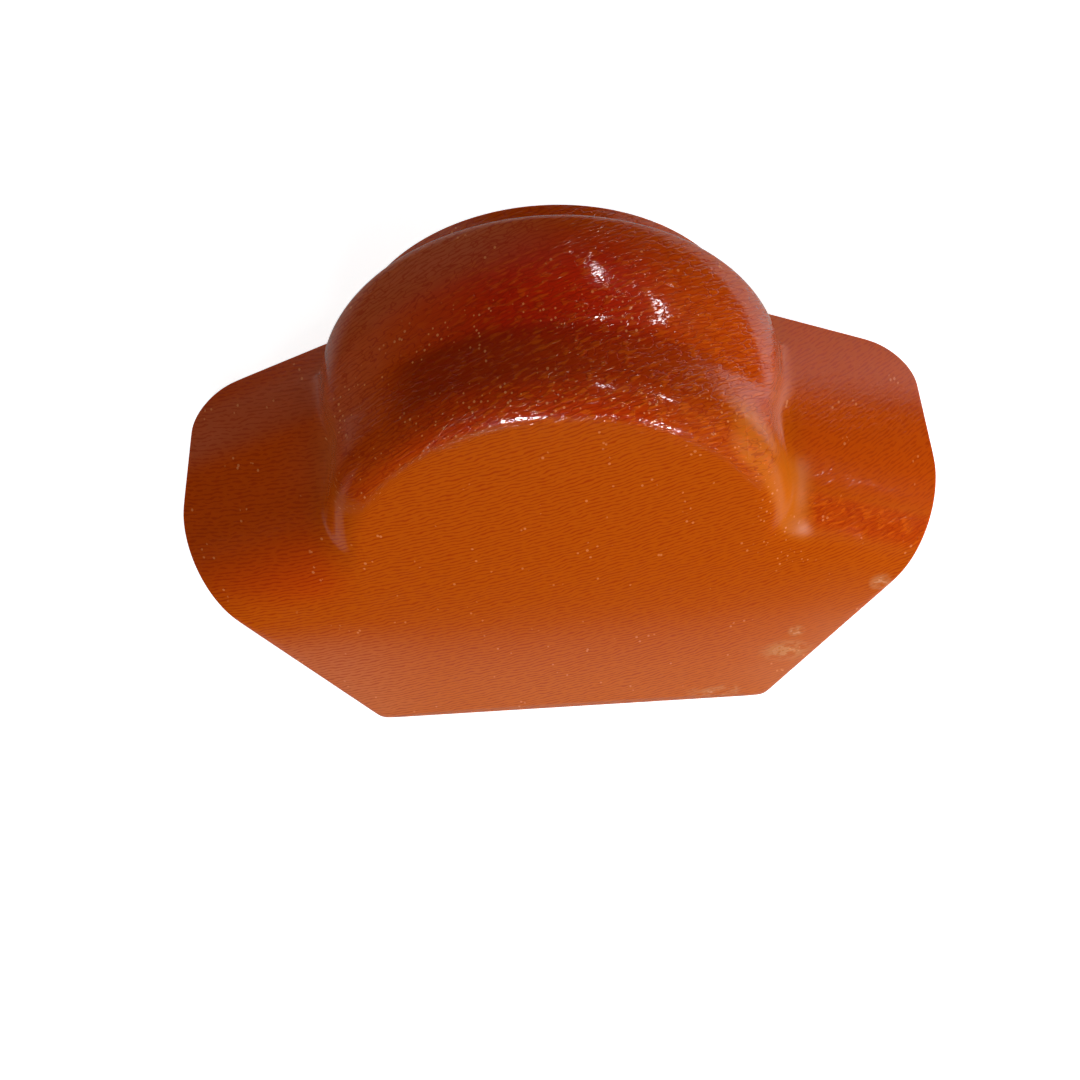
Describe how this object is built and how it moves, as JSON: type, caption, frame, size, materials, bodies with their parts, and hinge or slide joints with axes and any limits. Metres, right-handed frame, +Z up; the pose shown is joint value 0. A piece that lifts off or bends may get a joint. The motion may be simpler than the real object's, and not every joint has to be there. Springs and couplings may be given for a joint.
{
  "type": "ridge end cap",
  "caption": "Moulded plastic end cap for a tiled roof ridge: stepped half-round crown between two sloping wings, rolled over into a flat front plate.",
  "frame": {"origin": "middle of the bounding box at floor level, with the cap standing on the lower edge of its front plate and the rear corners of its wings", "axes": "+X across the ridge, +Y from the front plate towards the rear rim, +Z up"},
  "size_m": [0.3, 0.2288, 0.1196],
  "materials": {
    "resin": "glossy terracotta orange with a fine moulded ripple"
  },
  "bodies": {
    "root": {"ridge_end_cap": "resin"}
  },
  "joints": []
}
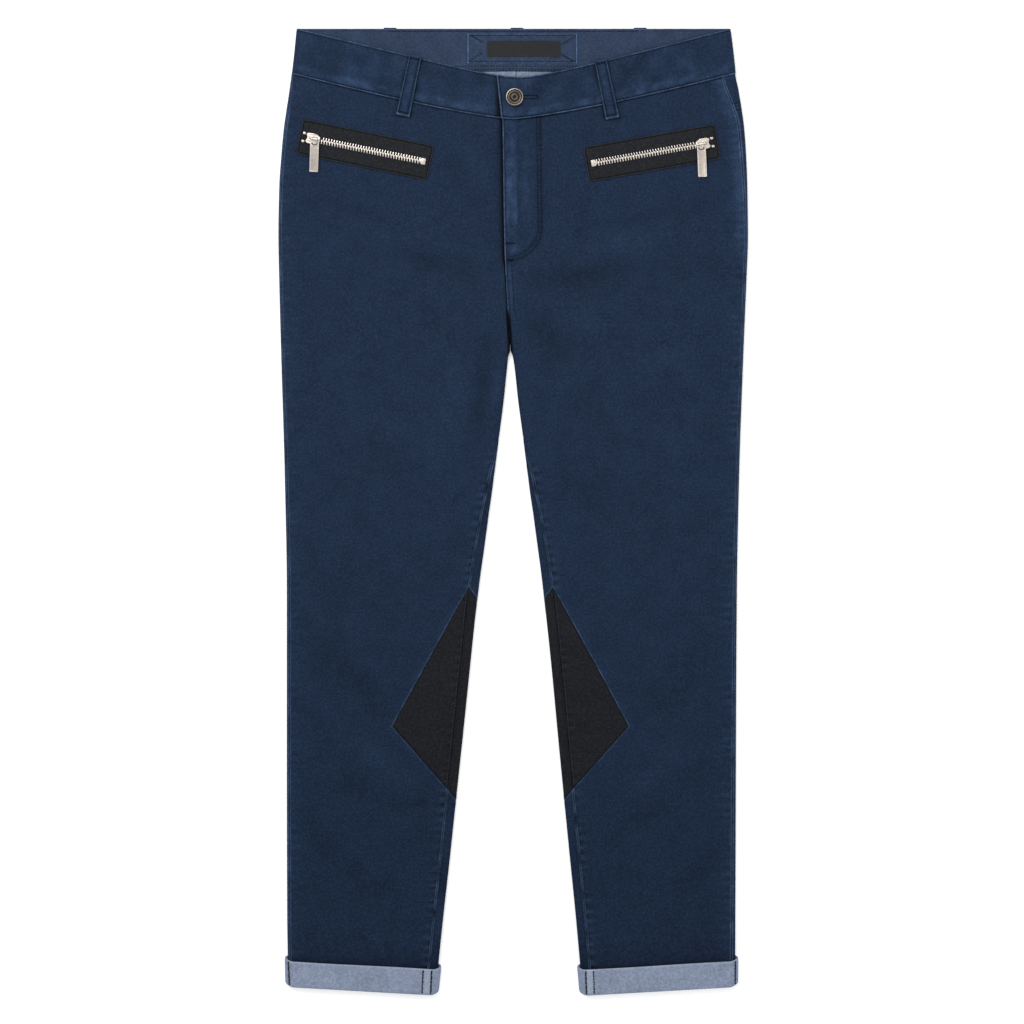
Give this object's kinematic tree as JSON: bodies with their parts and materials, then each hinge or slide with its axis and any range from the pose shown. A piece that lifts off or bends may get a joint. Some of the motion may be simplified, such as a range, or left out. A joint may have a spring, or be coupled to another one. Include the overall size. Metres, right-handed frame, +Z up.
____
**EXERCISE GOAL:** All of the material above needs to be copied exactly.

**TASK RESPONSE:**
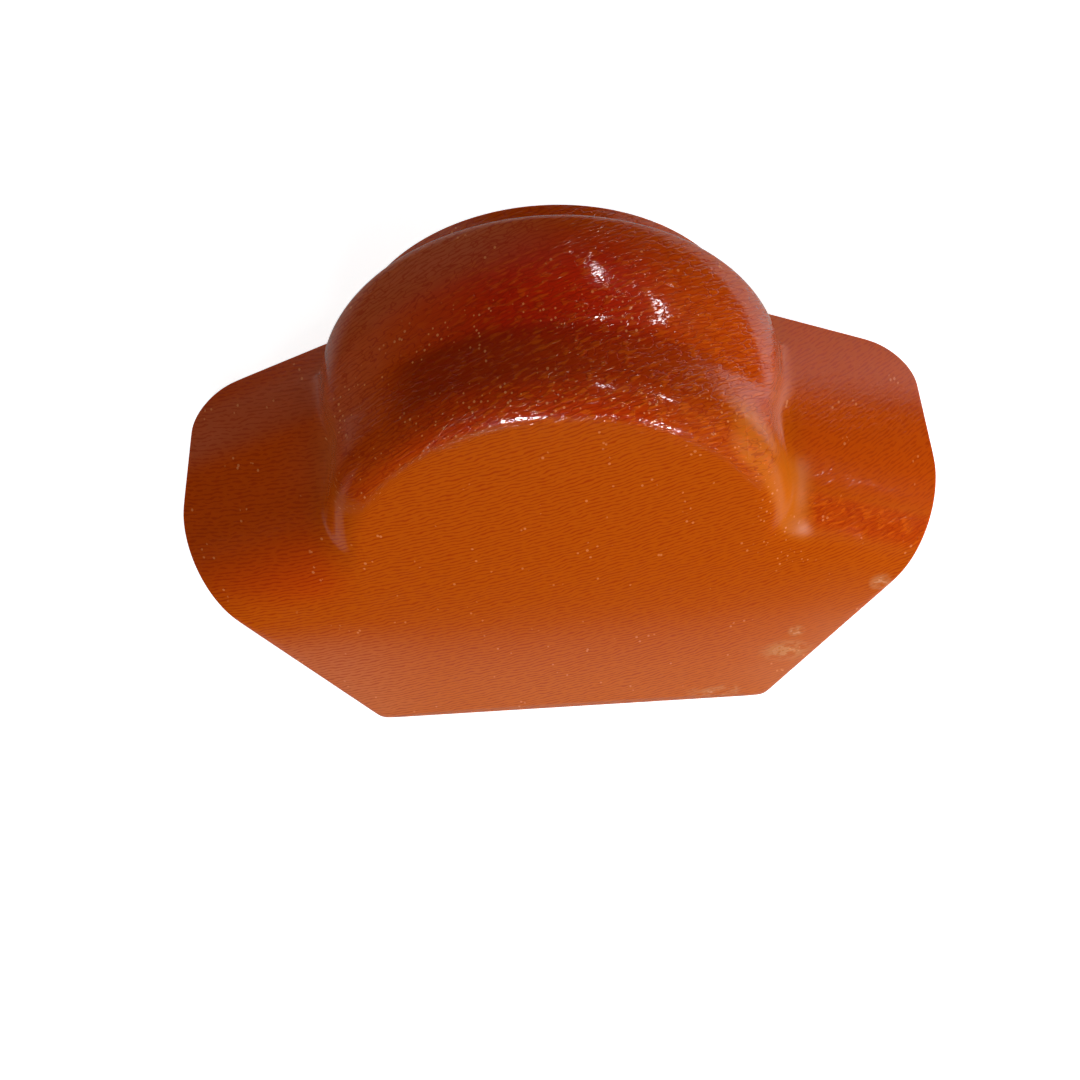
Describe how this object is built and how it moves, as JSON: type, caption, frame, size, materials, bodies with their parts, and hinge or slide joints with axes and any limits. Metres, right-handed frame, +Z up; the pose shown is joint value 0. A piece that lifts off or bends may get a joint. The motion may be simpler than the real object's, and not every joint has to be there. Springs and couplings may be given for a joint.
{
  "type": "ridge end cap",
  "caption": "Moulded plastic end cap for a tiled roof ridge: stepped half-round crown between two sloping wings, rolled over into a flat front plate.",
  "frame": {"origin": "middle of the bounding box at floor level, with the cap standing on the lower edge of its front plate and the rear corners of its wings", "axes": "+X across the ridge, +Y from the front plate towards the rear rim, +Z up"},
  "size_m": [0.3, 0.2288, 0.1196],
  "materials": {
    "resin": "glossy terracotta orange with a fine moulded ripple"
  },
  "bodies": {
    "root": {"ridge_end_cap": "resin"}
  },
  "joints": []
}
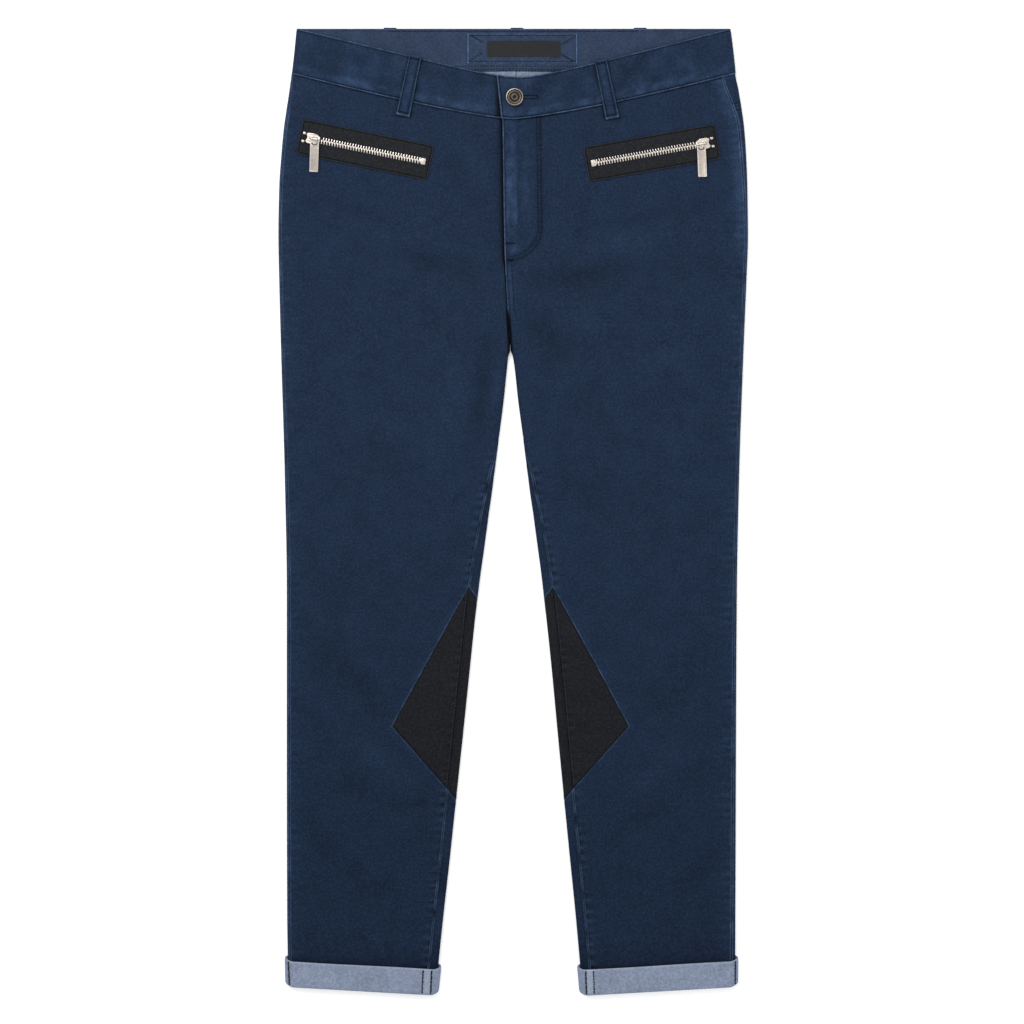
Give this object's kinematic tree as JSON: bodies with their parts and materials, then each hinge or slide with its axis and any range from the pose shown. A piece that lifts off or bends may get a joint. Some of the motion may be simplified, such as a range, or left out. A joint may have a spring, or be coupled to another one. Include the overall size. Metres, right-handed frame, +Z up.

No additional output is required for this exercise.